*Task to complete*
Hand back each line, unchanged, from the top down to the line where "# the flat face" sits.

Object modeling scripts:
········

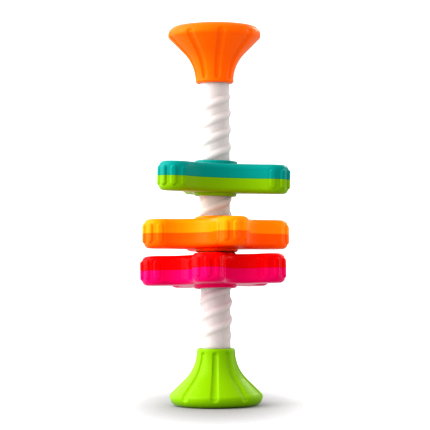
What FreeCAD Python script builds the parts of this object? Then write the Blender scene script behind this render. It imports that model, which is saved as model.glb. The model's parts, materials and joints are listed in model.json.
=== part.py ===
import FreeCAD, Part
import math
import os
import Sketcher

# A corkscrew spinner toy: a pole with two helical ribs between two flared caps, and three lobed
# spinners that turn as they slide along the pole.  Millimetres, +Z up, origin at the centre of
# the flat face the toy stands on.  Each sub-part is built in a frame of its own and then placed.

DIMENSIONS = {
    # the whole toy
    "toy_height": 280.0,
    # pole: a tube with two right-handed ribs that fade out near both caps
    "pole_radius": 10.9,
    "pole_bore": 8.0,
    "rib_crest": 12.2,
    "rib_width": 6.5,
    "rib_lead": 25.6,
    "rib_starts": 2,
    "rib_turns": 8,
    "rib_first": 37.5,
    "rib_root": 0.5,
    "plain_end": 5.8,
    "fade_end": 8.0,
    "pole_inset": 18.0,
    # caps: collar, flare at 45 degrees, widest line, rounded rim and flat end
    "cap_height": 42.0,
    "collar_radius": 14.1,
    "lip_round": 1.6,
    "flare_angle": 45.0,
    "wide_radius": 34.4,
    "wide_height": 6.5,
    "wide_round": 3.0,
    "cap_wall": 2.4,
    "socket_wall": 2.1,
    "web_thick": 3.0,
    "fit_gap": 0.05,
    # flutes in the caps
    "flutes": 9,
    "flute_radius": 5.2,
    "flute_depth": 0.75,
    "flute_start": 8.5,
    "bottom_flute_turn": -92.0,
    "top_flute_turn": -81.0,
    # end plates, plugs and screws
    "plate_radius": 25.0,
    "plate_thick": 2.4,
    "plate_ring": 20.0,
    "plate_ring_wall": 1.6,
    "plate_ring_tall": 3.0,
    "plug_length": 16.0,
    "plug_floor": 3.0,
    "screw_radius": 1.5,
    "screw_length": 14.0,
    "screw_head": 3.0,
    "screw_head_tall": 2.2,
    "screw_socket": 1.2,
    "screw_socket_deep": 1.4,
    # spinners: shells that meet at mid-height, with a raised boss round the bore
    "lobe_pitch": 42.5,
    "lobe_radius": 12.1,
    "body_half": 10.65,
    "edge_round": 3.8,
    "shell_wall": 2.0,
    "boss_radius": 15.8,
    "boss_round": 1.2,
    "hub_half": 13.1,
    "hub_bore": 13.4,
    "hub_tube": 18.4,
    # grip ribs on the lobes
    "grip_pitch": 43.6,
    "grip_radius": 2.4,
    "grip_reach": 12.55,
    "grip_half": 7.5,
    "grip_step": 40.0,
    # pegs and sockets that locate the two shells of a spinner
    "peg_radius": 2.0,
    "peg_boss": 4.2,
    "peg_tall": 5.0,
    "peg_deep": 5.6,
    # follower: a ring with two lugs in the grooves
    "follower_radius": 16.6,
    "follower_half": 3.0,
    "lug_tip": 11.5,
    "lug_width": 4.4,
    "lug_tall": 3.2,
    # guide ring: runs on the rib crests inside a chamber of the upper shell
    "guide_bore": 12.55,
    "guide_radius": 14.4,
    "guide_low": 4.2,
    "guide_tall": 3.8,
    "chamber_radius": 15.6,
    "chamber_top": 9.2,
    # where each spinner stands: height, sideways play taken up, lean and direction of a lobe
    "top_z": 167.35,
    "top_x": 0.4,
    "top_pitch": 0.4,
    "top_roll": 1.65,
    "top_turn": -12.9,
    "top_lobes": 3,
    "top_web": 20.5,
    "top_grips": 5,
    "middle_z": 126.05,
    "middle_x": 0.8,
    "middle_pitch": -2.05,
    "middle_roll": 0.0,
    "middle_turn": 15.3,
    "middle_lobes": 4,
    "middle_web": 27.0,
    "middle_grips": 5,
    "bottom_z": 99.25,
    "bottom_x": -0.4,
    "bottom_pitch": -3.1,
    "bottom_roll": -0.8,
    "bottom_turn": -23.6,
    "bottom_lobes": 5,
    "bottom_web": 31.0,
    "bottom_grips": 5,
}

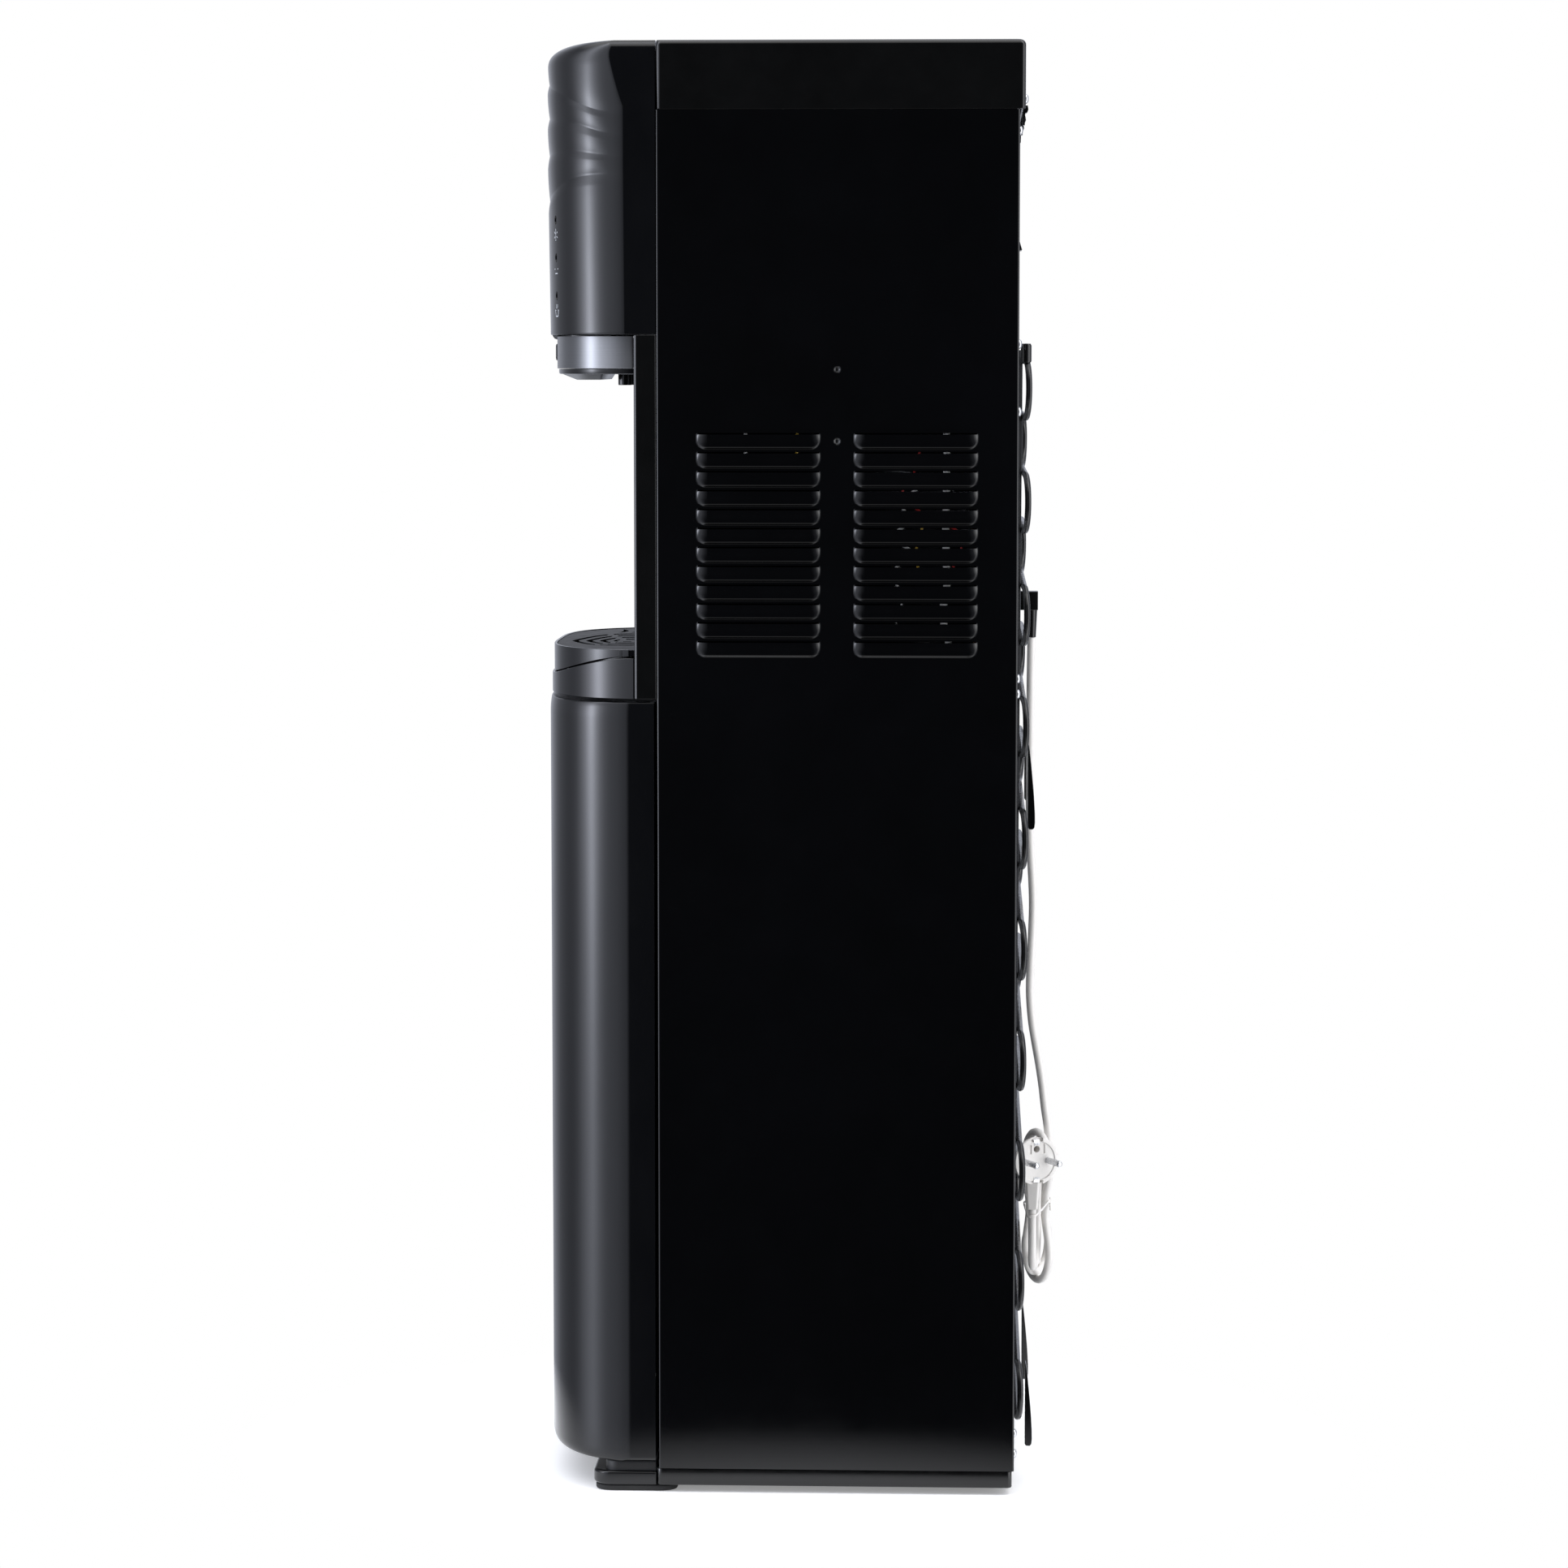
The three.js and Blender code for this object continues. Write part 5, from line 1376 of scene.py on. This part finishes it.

········

*Task result*
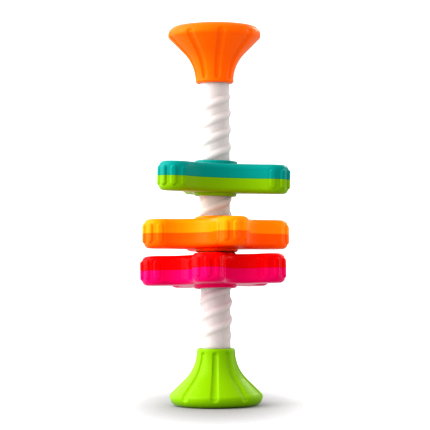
What FreeCAD Python script builds the parts of this object? Then write the Blender scene script behind this render. It imports that model, which is saved as model.glb. The model's parts, materials and joints are listed in model.json.
=== part.py ===
import FreeCAD, Part
import math
import os
import Sketcher

# A corkscrew spinner toy: a pole with two helical ribs between two flared caps, and three lobed
# spinners that turn as they slide along the pole.  Millimetres, +Z up, origin at the centre of
# the flat face the toy stands on.  Each sub-part is built in a frame of its own and then placed.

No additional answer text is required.